__Task description__. Set down the lines from the one containing "turned_to(handle_insert(), side, angle))" to the one containing "before = set(bpy.data.objects)", both lines included, exactly as they stand and with no other lines.

__Collected data__.
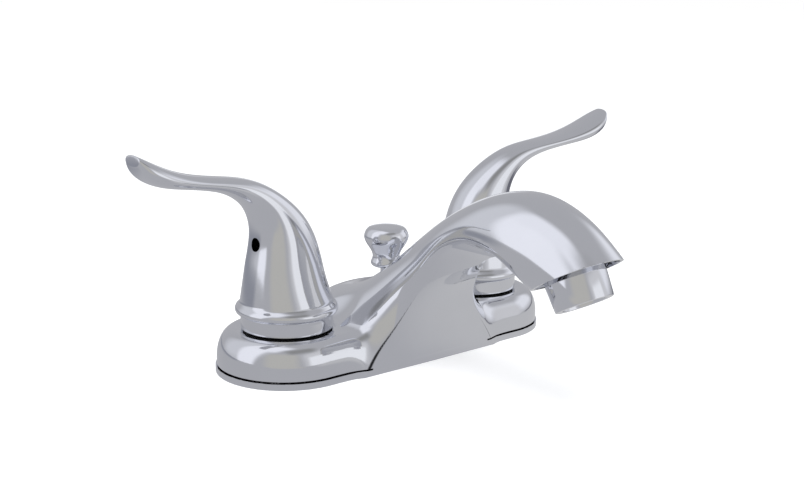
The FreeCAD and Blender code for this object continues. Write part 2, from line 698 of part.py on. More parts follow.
def set_screw():
    screw = set_screw_hole(SET_SCREW_RADIUS, STEM_RADIUS, SET_SCREW_LENGTH)
    socket_start = STEM_RADIUS + SET_SCREW_LENGTH - SET_SCREW_SOCKET_DEPTH
    return screw.cut(set_screw_hole(SET_SCREW_SOCKET, socket_start, SET_SCREW_SOCKET_DEPTH + CUT_MARGIN))


def aerator_housing():
    seat = -RIM_RECESS
    thread = outlet_solid(AERATOR_THREAD_RADIUS, seat - AERATOR_THREAD_LENGTH + WASHER_THICKNESS, seat)
    skirt = outlet_solid(AERATOR_RADIUS, seat, AERATOR_DROP)
    body = thread.fuse(skirt)
    bore = outlet_solid(AERATOR_BORE_RADIUS, seat - AERATOR_THREAD_LENGTH, AERATOR_DROP + CUT_MARGIN)
    return body.cut(bore)


def aerator_washer():
    end = -RIM_RECESS - AERATOR_THREAD_LENGTH
    return outlet_tube(AERATOR_THREAD_RADIUS, CHAMBER_RADIUS, end, end + WASHER_THICKNESS)


def aerator_screen():
    end = AERATOR_DROP - SCREEN_RECESS
    screen = outlet_solid(AERATOR_BORE_RADIUS - SEAT_FIT, end - SCREEN_THICKNESS, end)
    axis = outlet_axis()
    middle = outlet_centre() + axis * (end - SCREEN_THICKNESS - CUT_MARGIN)
    pitch = (AERATOR_BORE_RADIUS - CUT_MARGIN) / (SCREEN_RINGS + 1)
    holes = [Part.makeCylinder(SCREEN_HOLE_RADIUS, SCREEN_THICKNESS + 2 * CUT_MARGIN, middle, axis)]
    for ring in range(1, SCREEN_RINGS + 1):
        for k in range(6 * ring):
            hole = holes[0].copy()
            hole.translate(along_x * (pitch * ring))
            hole.rotate(middle, axis, 60 / ring * k)
            holes.append(hole)
    return screen.cut(holes)


def rod_guide():
    return tube(GUIDE_RADIUS, ROD_RADIUS + RUNNING_FIT, GUIDE_FOOT, GUIDE_TOP)


def lift_rod():
    # A shallow groove marks the plain lower end that the drain's strap grips.
    top = KNOB_FOOT + KNOB_SOCKET_DEPTH
    bottom = top - ROD_LENGTH
    groove_foot = bottom + ROD_GRIP_LENGTH
    groove = tube(ROD_RADIUS + CUT_MARGIN, ROD_RADIUS - ROD_GROOVE_DEPTH, groove_foot,
                  groove_foot + ROD_GROOVE_WIDTH)
    return rod(ROD_RADIUS, bottom, top).cut(groove)


def lift_knob():
    knob = turned([(radius, KNOB_FOOT + rise) for radius, rise in KNOB_OUTLINE])
    return knob.cut(rod(ROD_RADIUS + SEAT_FIT, KNOB_FOOT - CUT_MARGIN, KNOB_FOOT + KNOB_SOCKET_DEPTH))


def main():
    os.makedirs("parts", exist_ok=True)
    save("spout_body", spout_body())
    save("base_plate", base_plate())
    save("spout_tube", spout_tube())
    save("waterway_manifold", manifold())
    save("aerator_housing", aerator_housing())
    save("aerator_screen", aerator_screen())
    save("aerator_washer", aerator_washer())
    save("lift_rod_guide", rod_guide())
    save("lift_rod", lift_rod())
    save("lift_knob", lift_knob())
    for name, side, angle in (("left", -1, LEFT_LEVER_ANGLE), ("right", 1, RIGHT_LEVER_ANGLE)):
        save(name + "_valve_body", at_handle(valve_body(side), side))
        save(name + "_seat_seal", at_handle(seat_seal(), side))
        save(name + "_fixed_disc", at_handle(fixed_disc(), side))
        save(name + "_cartridge", at_handle(cartridge(), side))
        save(name + "_bonnet_nut", at_handle(bonnet_nut(), side))
        save(name + "_shell_nut", at_handle(shell_nut(), side))
        save(name + "_trim_ring", at_handle(trim_ring(), side))
        save(name + "_fixing_washer", at_handle(fixing_washer(), side))
        save(name + "_fixing_nut", at_handle(fixing_nut(), side))
        save(name + "_moving_disc", turned_to(moving_disc(), side, angle))
        save(name + "_stem", turned_to(stem(), side, angle))
        save(name + "_stem_seal", turned_to(stem_seal(), side, angle))
        save(name + "_handle", turned_to(handle(), side, angle))
        save(name + "_handle_insert", turned_to(handle_insert(), side, angle))
        save(name + "_set_screw", turned_to(set_screw(), side, angle))


main()
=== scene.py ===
import contextlib
import json
import math

import bmesh
import bpy
import numpy as np
from mathutils import Matrix, Vector


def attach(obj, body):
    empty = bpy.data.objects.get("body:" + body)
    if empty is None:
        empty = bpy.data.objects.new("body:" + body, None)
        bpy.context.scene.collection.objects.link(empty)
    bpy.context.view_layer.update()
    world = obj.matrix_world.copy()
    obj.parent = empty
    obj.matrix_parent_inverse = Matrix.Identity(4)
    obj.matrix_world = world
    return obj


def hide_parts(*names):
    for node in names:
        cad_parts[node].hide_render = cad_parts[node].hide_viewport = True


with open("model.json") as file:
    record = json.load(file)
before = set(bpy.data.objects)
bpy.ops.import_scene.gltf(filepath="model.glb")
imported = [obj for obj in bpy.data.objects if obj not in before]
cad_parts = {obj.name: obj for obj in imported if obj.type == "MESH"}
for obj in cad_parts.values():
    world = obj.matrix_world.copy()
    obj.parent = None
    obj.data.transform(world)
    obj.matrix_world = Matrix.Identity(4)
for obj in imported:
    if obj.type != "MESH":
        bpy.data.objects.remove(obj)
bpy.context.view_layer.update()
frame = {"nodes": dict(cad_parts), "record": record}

# Two-handle basin faucet in polished chrome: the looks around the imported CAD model. Shapes are worked
# out in millimetres, in the CAD model's frame, and become metres when their meshes are made.

bl_info = {
    "name": "Basin faucet",
    "version": (1, 0, 0),
    "blender": (4, 5, 0),
    "location": "View3D > Sidebar > Faucet",
    "description": "Builds the chrome body, levers, aerator, lift knob and studio of a basin faucet",
    "category": "Object",
}

# Metres in a millimetre, the least value that something is divided by, and the sides' signs along X
MM = 0.001
TINY = 1e-3
SIDES = {"left": -1, "right": 1}

# Deck plate, its lip with the groove above it, and the crown that carries the spout
HALF_SPACING = 50.8
SHOULDER_WIDTH = 7.2
SHOULDER_DEPTH = 12.0
SHOULDER_POWER = 2.25
LIP_OVERHANG = 0.5
LIP_HEIGHT = 2.6
LIP_FLARE = 0.8
LIP_FLARE_RUN = 3.0
FRONT_BULGE = 1.7
FRONT_BULGE_HALF = 42.0
GROOVE_HEIGHT = 0.7
GROOVE_DEPTH = 2.0
GROOVE_FRONT_HALF = 31.0
CROWN_HALF = (38.0, 40.0, 23.0)
CROWN_BASE = 4.0
CROWN_TOP = 27.0

# Painted shade and reflection: how near the groove's walls a point gets painted shade, how near the
# crease beside the facet it gets a painted dark reflection, how much weaker that is on the right, and
# how the crease's painted reflection fades with its height.
GROOVE_SHADE_EDGE = 0.12
CREASE_REFLECTION_WIDTH = 1.5
CREASE_REFLECTION_RISE = ((8.0, 36.0), (1.0, 0.7))
FAR_CREASE_REFLECTION = 0.8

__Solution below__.
        save(name + "_handle_insert", turned_to(handle_insert(), side, angle))
        save(name + "_set_screw", turned_to(set_screw(), side, angle))


main()
=== scene.py ===
import contextlib
import json
import math

import bmesh
import bpy
import numpy as np
from mathutils import Matrix, Vector


def attach(obj, body):
    empty = bpy.data.objects.get("body:" + body)
    if empty is None:
        empty = bpy.data.objects.new("body:" + body, None)
        bpy.context.scene.collection.objects.link(empty)
    bpy.context.view_layer.update()
    world = obj.matrix_world.copy()
    obj.parent = empty
    obj.matrix_parent_inverse = Matrix.Identity(4)
    obj.matrix_world = world
    return obj


def hide_parts(*names):
    for node in names:
        cad_parts[node].hide_render = cad_parts[node].hide_viewport = True


with open("model.json") as file:
    record = json.load(file)
before = set(bpy.data.objects)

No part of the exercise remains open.